- **EXERCISE INSTRUCTIONS**
From the listing below, pull out the lines that hold "scene".
========================================
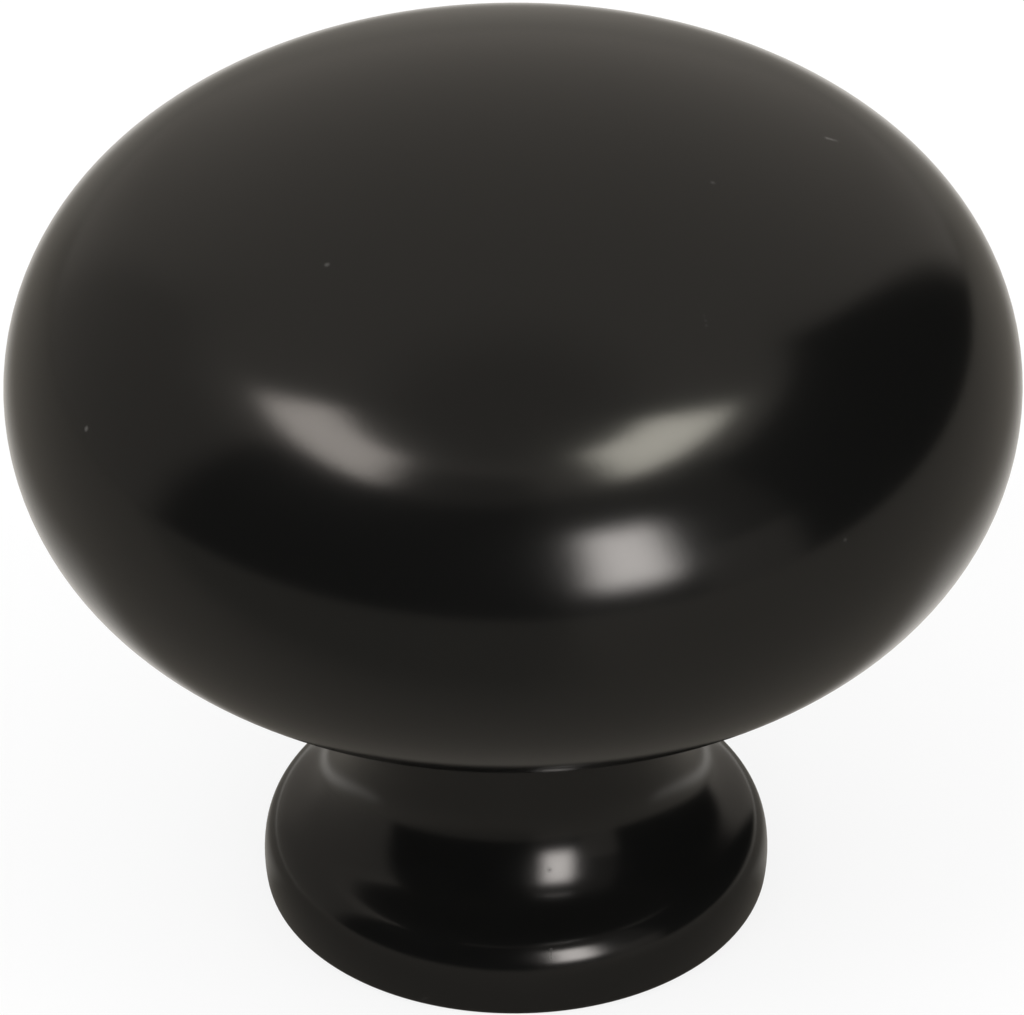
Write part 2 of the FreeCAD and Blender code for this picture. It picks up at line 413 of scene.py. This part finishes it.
def on_skin(turn, way_up):
    """The point on the outline at this way up, turned round from the front."""
    out = float(np.interp(way_up, along, outline_radius)) * MM
    up = float(np.interp(way_up, along, outline_height)) * MM
    return (out * math.sin(math.radians(turn)), -out * math.cos(math.radians(turn)), up)


def spots(finish, place, marks):
    """A mask that is strongest in the middle of each mark and 0 elsewhere."""
    mask = 0.0
    for turn, way_up, size, strength in marks:
        away = finish.node("ShaderNodeVectorMath", {"operation": "DISTANCE"}, {
            0: place, 1: on_skin(turn, way_up)}, output="Value")
        mask = mask + strength * finish.ramp(away, size * MM, 0.0)
    return mask


print(len(PALE_SPOTS), "pale spots and", len(DULL_MARKS), "dull marks")

# %% [markdown]
# ## The satin black coat
#
# The coat is baked enamel: a very dark, plain black with an even satin gloss. It is not
# perfectly flat. It has a soft orange peel left by the spray and a little unevenness in its gloss.
# The gloss comes from the shader and the lights, so the material only says how rough the coat is.

# %% The coat's colour, gloss and skin
BLACK = (0.0038, 0.0038, 0.0036, 1.0)
WARM_BLACK = (0.0047, 0.0046, 0.0043, 1.0)
DUST_GREY = (0.13, 0.125, 0.12, 1.0)
ROUGHNESS = 0.15
UNEVENNESS = 0.02
DULLNESS = 0.4
CLOUD_SCALE = 160.0
PEEL_SCALE = 900.0
GRAIN_SCALE = 5200.0
PEEL_SHARE = 0.75
PEEL_STRENGTH = 0.1
PEEL_HEIGHT = 0.02 * MM


def satin_black_coat():
    coat = Finish("satin_black_coat")
    place = coat.node("ShaderNodeTexCoord", output="Object")
    cloud = coat.node("ShaderNodeTexNoise", sockets={
        "Vector": place, "Scale": CLOUD_SCALE, "Detail": 3.0})
    grain = coat.node("ShaderNodeTexNoise", sockets={
        "Vector": place, "Scale": GRAIN_SCALE, "Detail": 2.0})
    peel = coat.node("ShaderNodeTexNoise", sockets={
        "Vector": place, "Scale": PEEL_SCALE, "Detail": 2.0})
    dust = spots(coat, place, PALE_SPOTS)
    colour = coat.blend(dust, coat.blend(cloud, BLACK, WARM_BLACK), DUST_GREY)
    gloss = (ROUGHNESS + UNEVENNESS * cloud + UNEVENNESS * grain
             + DULLNESS * spots(coat, place, DULL_MARKS))
    skin = coat.node("ShaderNodeBump", sockets={
        "Strength": PEEL_STRENGTH, "Distance": PEEL_HEIGHT,
        "Height": PEEL_SHARE * peel + (1 - PEEL_SHARE) * grain})
    return coat.close(coat.node("ShaderNodeBsdfPrincipled", sockets={
        "Base Color": colour, "Roughness": gloss, "Normal": skin, "IOR": 1.5}))


knob.data.materials.append(satin_black_coat())
print("coat:", len(knob.data.materials[0].node_tree.nodes), "nodes")

# %% [markdown]
# ## Floor, backdrop and light
#
# A black satin piece is drawn by what it reflects. In a product photograph that is a white tent, two
# soft boxes above it, a small lamp in front, and black cards that keep the front dark. The floor and
# the world are white, and the floor keeps a soft shadow. The boxes and cards that shape the
# reflections are seen only by glossy rays, so they don't change how bright the scene is.

# %% The floor and the white surroundings
WHITE = (1.0, 1.0, 1.0, 1.0)
PAPER = (0.93, 0.93, 0.93, 1.0)
PLAIN_SHARE = 0.8
FLOOR_REACH = 6.0
FLOOR_HEIGHT = -0.02 * MM

scene = bpy.context.scene
scene.view_settings.view_transform = "Standard"


def seen_plainly(finish):
    """1 for rays from the camera and for reflected or refracted ones, and 0 for light."""
    camera = finish.node("ShaderNodeLightPath", output="Is Camera Ray")
    glossy = finish.node("ShaderNodeLightPath", output="Is Glossy Ray")
    clear = finish.node("ShaderNodeLightPath", output="Is Transmission Ray")
    return camera + glossy + clear


def studio_floor():
    floor = Finish("studio_floor")
    paper = floor.node("ShaderNodeBsdfDiffuse", sockets={"Color": PAPER})
    plain = floor.node("ShaderNodeEmission", sockets={"Color": WHITE, "Strength": 1.0})
    return floor.close(floor.node("ShaderNodeMixShader", sockets={
        "Fac": PLAIN_SHARE * seen_plainly(floor), 1: paper, 2: plain}))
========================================
- **EXERCISE RESPONSE**
Write part 2 of the FreeCAD and Blender code for this picture. It picks up at line 413 of scene.py. This part finishes it.
# reflections are seen only by glossy rays, so they don't change how bright the scene is.
scene = bpy.context.scene
scene.view_settings.view_transform = "Standard"